**GOAL OF THE EXERCISE:**
Copy exactly the lines of the material below that run from the one containing "mounting_frame();" through the one containing "obj.matrix_world = world". Copy no other lines.

(CAD and scene scripts)

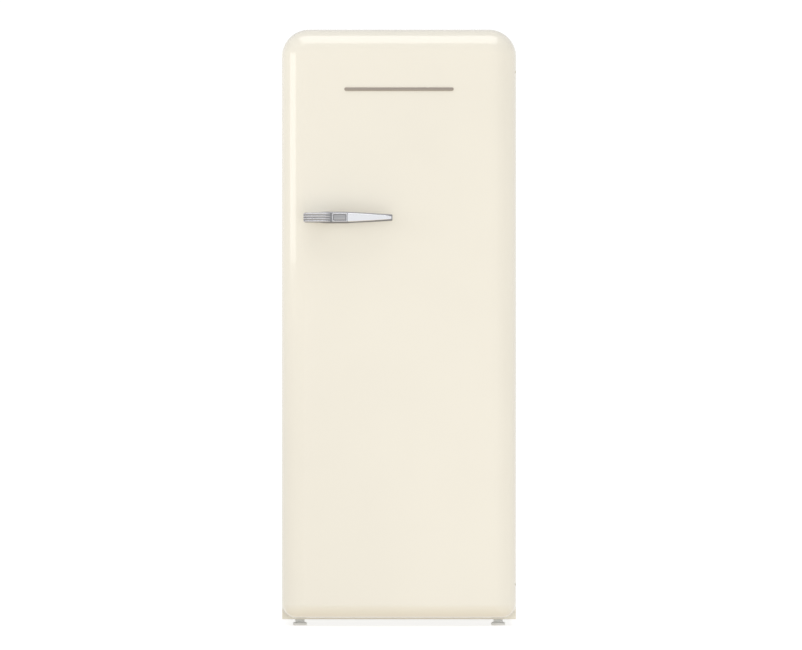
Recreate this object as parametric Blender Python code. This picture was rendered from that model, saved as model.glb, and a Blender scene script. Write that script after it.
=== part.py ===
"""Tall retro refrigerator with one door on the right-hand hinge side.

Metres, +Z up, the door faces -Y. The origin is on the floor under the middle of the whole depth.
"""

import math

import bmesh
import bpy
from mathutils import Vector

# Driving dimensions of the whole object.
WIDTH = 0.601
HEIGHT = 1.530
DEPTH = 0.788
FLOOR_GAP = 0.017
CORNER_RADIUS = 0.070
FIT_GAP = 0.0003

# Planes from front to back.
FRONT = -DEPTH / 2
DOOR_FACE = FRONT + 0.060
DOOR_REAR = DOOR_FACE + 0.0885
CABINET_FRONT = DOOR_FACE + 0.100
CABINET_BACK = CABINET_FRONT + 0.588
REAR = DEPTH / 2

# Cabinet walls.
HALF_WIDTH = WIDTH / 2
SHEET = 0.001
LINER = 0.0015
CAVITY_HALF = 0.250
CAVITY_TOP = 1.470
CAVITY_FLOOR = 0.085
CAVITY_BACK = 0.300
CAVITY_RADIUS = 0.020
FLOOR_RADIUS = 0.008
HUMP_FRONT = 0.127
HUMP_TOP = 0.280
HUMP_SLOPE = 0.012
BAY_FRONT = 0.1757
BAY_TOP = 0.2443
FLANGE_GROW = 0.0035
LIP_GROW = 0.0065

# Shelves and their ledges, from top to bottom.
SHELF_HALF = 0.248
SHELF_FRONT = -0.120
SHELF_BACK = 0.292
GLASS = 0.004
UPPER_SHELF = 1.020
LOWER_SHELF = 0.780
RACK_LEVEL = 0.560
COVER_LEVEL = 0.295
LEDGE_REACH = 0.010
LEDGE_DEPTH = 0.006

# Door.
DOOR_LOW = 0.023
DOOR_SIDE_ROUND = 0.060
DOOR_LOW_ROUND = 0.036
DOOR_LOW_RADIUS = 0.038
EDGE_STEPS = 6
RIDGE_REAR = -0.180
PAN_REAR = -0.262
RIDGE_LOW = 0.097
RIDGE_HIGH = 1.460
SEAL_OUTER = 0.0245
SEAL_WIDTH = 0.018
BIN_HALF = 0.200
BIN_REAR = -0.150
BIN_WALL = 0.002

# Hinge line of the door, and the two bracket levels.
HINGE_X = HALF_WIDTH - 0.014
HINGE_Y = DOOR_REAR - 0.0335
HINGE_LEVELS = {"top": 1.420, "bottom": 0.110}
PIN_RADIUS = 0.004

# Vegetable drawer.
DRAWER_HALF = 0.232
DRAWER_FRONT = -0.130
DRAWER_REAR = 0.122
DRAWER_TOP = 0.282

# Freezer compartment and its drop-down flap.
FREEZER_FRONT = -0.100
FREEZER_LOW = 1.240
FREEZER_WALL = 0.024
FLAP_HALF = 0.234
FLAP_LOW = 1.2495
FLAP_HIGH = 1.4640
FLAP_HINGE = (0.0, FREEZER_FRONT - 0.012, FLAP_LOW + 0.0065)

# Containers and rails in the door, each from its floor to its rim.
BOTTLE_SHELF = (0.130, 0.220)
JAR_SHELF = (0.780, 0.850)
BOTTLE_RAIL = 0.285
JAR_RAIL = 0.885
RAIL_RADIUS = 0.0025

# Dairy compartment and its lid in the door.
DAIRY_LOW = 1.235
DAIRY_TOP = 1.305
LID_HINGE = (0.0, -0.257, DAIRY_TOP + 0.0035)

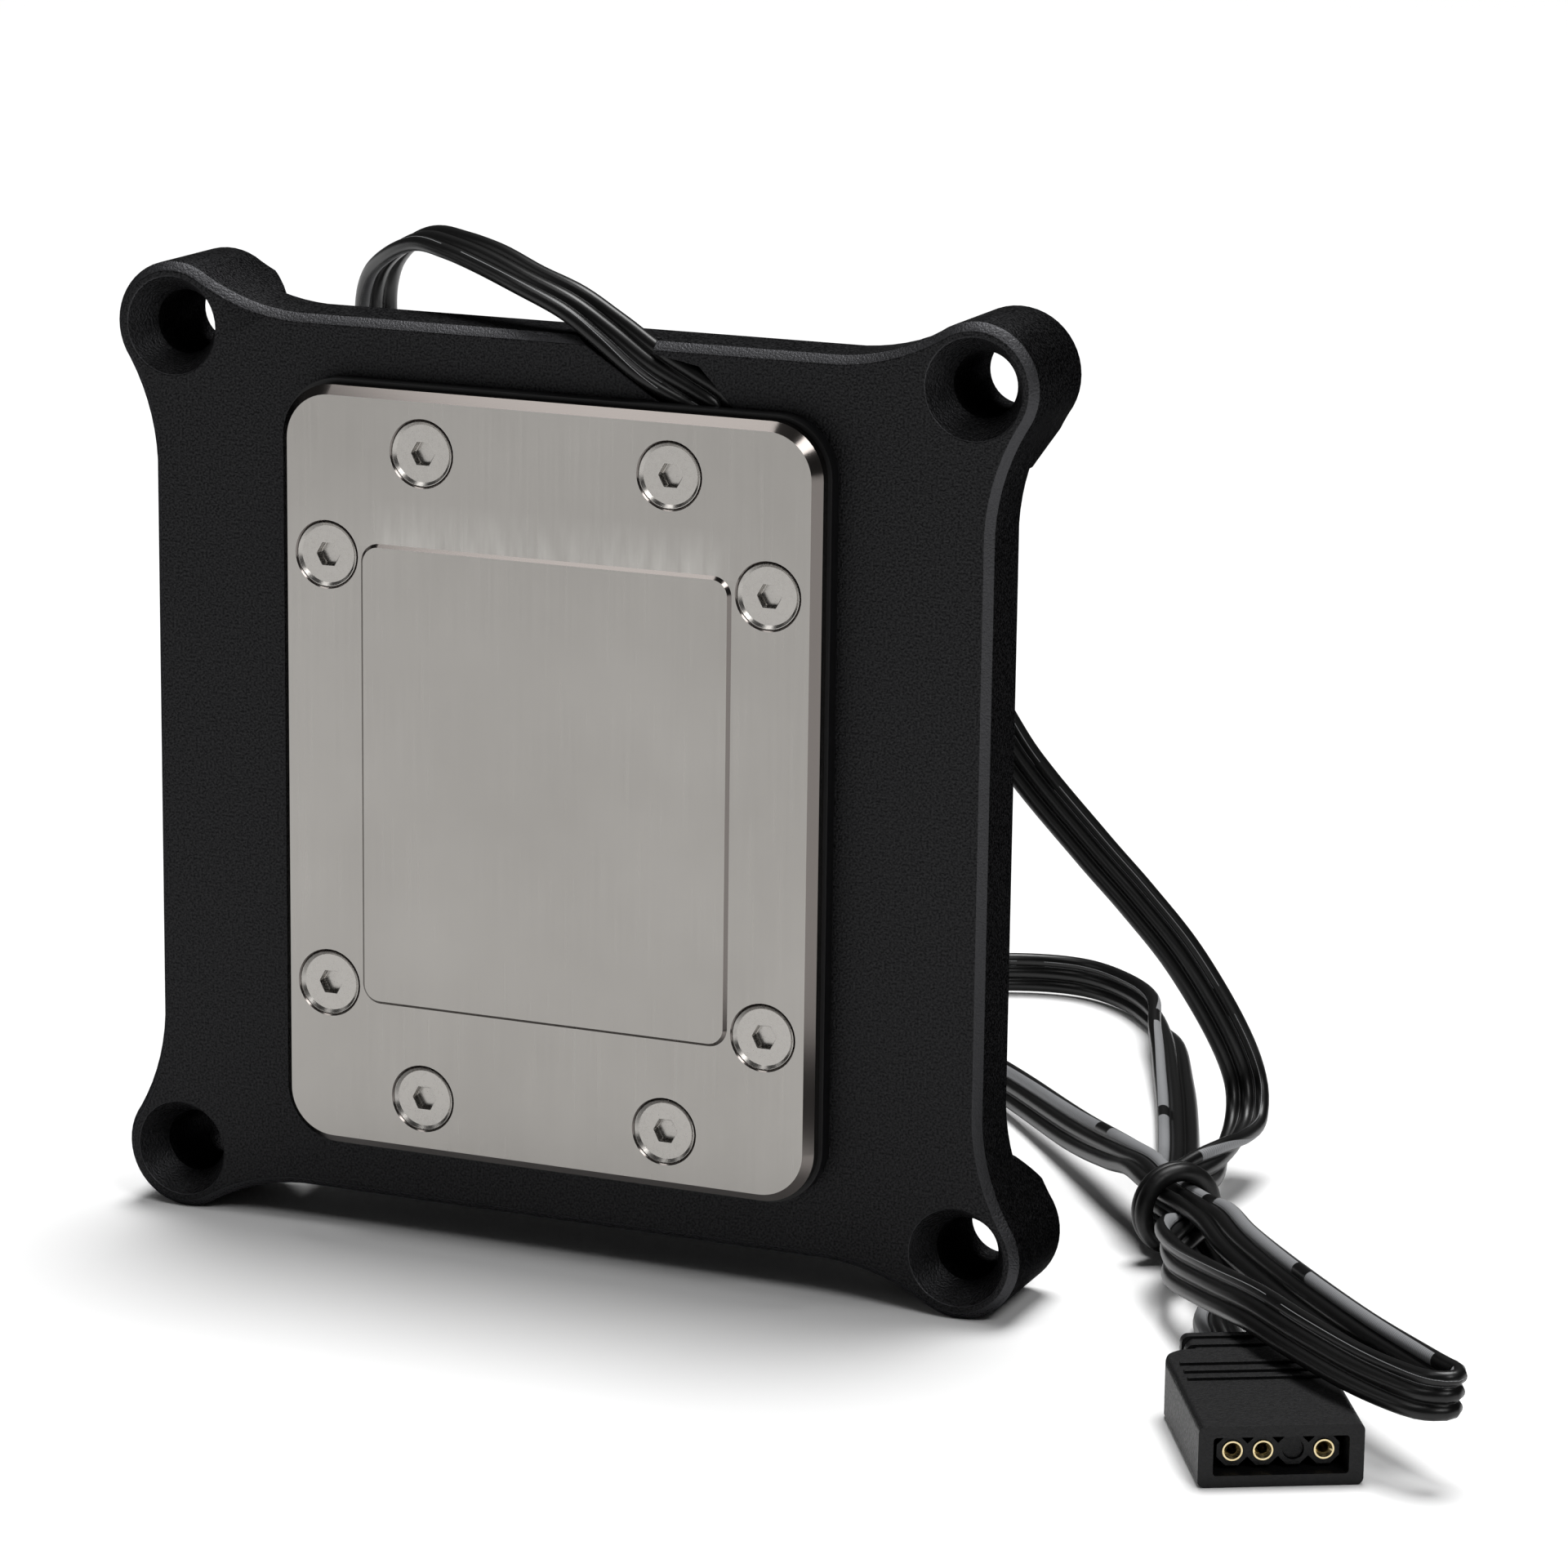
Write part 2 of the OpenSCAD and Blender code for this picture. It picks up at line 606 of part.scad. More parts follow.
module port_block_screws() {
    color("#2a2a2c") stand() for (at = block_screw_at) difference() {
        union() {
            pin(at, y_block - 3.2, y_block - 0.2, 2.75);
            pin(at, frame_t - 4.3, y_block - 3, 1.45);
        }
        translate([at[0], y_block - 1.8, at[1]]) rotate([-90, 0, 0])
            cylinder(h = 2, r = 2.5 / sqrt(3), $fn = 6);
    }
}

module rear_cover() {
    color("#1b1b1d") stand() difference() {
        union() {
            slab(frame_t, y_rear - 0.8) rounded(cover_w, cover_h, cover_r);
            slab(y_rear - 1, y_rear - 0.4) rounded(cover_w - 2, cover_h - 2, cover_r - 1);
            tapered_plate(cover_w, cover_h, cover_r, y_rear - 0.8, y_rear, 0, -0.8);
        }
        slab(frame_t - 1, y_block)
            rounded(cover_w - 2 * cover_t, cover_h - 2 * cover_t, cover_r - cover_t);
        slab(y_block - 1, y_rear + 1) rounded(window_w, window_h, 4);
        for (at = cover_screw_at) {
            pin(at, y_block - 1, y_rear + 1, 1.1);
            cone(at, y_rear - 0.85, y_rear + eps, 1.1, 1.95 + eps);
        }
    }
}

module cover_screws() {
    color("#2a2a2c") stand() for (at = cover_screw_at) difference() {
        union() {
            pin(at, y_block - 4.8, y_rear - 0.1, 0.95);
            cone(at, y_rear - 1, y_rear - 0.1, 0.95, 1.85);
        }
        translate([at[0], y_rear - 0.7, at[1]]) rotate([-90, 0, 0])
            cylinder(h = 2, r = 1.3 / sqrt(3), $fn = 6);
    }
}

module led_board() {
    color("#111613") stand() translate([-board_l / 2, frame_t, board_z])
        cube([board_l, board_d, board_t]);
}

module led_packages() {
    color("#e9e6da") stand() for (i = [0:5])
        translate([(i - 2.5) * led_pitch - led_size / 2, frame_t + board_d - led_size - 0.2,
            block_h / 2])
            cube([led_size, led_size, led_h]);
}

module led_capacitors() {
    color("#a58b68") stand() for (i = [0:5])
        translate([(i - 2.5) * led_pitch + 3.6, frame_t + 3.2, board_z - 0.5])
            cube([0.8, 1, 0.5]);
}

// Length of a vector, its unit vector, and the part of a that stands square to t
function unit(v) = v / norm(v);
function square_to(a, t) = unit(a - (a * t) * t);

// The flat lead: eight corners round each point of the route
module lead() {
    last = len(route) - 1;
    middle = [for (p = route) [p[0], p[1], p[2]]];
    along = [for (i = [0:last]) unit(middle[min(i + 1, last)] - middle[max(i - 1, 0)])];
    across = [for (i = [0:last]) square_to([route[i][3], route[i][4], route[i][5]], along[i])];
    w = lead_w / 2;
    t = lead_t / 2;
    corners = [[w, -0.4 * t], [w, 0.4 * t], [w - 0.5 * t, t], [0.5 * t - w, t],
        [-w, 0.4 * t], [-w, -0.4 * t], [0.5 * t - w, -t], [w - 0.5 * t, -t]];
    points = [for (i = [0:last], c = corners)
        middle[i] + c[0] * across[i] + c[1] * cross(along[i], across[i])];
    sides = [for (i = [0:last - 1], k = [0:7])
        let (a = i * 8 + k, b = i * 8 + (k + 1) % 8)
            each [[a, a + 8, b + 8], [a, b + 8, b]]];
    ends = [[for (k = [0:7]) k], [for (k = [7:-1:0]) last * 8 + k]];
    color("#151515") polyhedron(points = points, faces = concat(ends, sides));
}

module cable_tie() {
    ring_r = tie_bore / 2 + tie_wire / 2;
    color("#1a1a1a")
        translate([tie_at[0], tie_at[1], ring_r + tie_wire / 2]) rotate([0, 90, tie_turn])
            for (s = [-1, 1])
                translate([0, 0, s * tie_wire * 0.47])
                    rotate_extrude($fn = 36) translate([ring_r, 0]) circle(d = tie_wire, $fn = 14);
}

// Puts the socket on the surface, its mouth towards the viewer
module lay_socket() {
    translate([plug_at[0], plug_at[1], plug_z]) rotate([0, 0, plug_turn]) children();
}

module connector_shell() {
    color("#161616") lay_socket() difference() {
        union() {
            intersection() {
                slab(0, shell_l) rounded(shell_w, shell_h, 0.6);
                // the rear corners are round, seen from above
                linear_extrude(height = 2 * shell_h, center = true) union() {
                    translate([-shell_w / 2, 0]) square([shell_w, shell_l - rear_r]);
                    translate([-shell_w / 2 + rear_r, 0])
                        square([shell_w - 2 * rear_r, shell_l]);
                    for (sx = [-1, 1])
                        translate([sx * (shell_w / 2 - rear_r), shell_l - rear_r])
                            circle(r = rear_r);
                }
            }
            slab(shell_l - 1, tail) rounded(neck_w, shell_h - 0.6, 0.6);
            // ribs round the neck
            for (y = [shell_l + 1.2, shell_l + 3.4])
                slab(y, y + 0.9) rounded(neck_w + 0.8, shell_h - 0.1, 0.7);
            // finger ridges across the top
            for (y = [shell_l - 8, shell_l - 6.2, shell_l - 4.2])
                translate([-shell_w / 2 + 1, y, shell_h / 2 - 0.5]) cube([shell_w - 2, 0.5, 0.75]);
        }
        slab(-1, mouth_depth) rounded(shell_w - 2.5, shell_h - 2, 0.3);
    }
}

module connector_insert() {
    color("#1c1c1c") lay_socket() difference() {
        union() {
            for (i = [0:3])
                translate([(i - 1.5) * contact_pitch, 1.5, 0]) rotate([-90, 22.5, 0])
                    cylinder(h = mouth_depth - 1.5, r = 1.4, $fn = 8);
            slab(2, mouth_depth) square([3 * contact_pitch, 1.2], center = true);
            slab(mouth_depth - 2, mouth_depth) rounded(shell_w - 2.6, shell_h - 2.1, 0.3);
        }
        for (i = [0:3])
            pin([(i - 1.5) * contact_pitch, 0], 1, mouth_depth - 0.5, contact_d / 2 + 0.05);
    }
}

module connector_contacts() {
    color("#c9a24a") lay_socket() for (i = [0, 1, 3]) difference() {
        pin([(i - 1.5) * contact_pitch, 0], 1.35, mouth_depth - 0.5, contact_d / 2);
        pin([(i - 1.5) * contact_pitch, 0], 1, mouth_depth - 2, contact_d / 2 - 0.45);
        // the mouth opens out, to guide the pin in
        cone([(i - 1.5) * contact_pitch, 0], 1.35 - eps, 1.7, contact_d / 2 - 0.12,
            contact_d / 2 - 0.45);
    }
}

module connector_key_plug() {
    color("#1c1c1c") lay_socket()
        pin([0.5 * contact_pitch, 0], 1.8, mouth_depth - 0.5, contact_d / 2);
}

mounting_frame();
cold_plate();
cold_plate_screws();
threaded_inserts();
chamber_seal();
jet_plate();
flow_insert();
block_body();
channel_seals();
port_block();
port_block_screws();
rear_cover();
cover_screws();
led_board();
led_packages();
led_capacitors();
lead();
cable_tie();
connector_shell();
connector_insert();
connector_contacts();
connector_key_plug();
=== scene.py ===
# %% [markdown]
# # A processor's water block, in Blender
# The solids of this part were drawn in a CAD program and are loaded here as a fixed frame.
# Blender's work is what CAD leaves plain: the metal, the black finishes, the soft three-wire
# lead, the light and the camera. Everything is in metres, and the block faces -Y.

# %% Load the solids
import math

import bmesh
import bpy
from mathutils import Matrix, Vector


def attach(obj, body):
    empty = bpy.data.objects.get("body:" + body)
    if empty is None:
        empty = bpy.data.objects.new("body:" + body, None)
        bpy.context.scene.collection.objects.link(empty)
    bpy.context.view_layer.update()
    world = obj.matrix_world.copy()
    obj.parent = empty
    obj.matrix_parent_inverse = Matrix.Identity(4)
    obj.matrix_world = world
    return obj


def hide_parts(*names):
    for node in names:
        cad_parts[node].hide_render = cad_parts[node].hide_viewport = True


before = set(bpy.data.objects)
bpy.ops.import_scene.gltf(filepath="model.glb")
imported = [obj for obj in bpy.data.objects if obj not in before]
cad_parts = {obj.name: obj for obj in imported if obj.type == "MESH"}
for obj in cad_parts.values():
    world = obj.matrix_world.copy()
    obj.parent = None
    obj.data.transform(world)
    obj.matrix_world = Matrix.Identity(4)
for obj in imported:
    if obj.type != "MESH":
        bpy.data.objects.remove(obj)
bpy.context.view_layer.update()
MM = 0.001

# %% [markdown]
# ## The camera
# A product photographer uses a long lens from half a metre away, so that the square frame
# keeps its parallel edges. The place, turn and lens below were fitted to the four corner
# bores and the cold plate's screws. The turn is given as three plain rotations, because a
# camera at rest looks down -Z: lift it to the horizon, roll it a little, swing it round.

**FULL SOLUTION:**
mounting_frame();
cold_plate();
cold_plate_screws();
threaded_inserts();
chamber_seal();
jet_plate();
flow_insert();
block_body();
channel_seals();
port_block();
port_block_screws();
rear_cover();
cover_screws();
led_board();
led_packages();
led_capacitors();
lead();
cable_tie();
connector_shell();
connector_insert();
connector_contacts();
connector_key_plug();
=== scene.py ===
# %% [markdown]
# # A processor's water block, in Blender
# The solids of this part were drawn in a CAD program and are loaded here as a fixed frame.
# Blender's work is what CAD leaves plain: the metal, the black finishes, the soft three-wire
# lead, the light and the camera. Everything is in metres, and the block faces -Y.

# %% Load the solids
import math

import bmesh
import bpy
from mathutils import Matrix, Vector


def attach(obj, body):
    empty = bpy.data.objects.get("body:" + body)
    if empty is None:
        empty = bpy.data.objects.new("body:" + body, None)
        bpy.context.scene.collection.objects.link(empty)
    bpy.context.view_layer.update()
    world = obj.matrix_world.copy()
    obj.parent = empty
    obj.matrix_parent_inverse = Matrix.Identity(4)
    obj.matrix_world = world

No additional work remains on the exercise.